O cavalo está passando encilhado novamente por nós. Só que, para entrar em greve, cabe previamente reconhecer algumas verdades elementares: primeiro, que parte da responsabilidade pelo que estamos vivendo é nossa; segundo, que outra parte é dos governos petistas do passado e, agora, do atual governo Lula. Queiram ou não os lulistas e os criptolulistas, Lula é a bola da vez, e não faz greve sem querer arrancar as amígdalas do patrão pela orelha.

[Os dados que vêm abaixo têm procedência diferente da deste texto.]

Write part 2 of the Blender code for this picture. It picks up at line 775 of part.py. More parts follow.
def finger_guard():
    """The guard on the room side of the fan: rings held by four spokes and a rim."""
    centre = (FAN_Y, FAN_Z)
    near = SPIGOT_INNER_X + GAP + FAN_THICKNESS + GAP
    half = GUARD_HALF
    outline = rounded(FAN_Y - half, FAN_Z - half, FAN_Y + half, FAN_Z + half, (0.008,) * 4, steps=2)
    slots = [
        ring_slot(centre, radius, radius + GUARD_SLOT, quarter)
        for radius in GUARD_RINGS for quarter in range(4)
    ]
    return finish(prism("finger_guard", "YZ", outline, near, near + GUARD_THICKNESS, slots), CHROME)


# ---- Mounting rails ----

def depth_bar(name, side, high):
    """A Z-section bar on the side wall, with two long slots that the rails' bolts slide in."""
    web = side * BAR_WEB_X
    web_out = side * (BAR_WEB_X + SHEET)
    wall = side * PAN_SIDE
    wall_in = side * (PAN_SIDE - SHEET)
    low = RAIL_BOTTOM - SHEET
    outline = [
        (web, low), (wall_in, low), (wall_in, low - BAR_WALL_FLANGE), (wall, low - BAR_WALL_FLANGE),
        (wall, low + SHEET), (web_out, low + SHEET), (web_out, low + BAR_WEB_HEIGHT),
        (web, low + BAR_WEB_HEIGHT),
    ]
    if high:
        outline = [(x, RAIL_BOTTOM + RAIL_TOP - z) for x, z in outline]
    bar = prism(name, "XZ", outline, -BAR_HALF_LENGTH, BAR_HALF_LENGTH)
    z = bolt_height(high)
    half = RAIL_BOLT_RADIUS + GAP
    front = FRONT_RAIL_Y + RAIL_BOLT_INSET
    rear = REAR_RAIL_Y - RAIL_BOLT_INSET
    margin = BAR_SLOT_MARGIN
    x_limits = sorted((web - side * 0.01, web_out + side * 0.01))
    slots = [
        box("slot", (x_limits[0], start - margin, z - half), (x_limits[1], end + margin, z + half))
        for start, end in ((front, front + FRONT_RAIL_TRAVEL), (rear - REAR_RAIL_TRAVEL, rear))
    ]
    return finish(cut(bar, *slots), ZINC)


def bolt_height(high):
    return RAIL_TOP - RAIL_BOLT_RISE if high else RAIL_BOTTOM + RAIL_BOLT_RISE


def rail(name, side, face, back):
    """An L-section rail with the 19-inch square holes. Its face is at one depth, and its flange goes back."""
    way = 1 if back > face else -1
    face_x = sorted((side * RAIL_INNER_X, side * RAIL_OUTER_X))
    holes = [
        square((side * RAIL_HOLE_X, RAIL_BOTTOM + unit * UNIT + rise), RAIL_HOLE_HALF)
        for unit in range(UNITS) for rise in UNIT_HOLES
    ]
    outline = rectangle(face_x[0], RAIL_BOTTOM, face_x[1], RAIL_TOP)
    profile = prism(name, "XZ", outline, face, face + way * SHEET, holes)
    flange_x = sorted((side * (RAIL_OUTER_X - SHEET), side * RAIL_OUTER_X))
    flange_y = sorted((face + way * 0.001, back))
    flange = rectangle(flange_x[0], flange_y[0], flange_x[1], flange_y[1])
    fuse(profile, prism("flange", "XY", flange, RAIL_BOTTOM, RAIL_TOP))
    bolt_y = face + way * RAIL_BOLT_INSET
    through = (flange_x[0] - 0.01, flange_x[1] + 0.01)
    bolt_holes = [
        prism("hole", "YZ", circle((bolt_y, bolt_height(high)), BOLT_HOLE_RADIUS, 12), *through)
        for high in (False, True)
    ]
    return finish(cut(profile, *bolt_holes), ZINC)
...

A última verdade elementar a ser reconhecida – e é sobre ela que este ensaio se concentrou – é a de que muito do drama que estamos vivendo decorre da atuação desta Reitoria. Ora, se não formos capazes de admitir nem isso (de admitir, por exemplo, que consertar os prédios com salas de aula em frangalhos não exige rocket science mas um conjunto de medidas administrativamente triviais, tecnicamente simples e ridiculamente baratas que não estão sendo implementadas por pura incompetência), não iremos a lugar nenhum.
Não se faz greve se não se compreende quem são os alvos, qual a natureza dos problemas, quanto (nos) custa corrigi-los. Não se faz greve sem conhecimento e coragem. Não faço greve com quem, nos meus tempos de carioca, chamávamos de vacilões.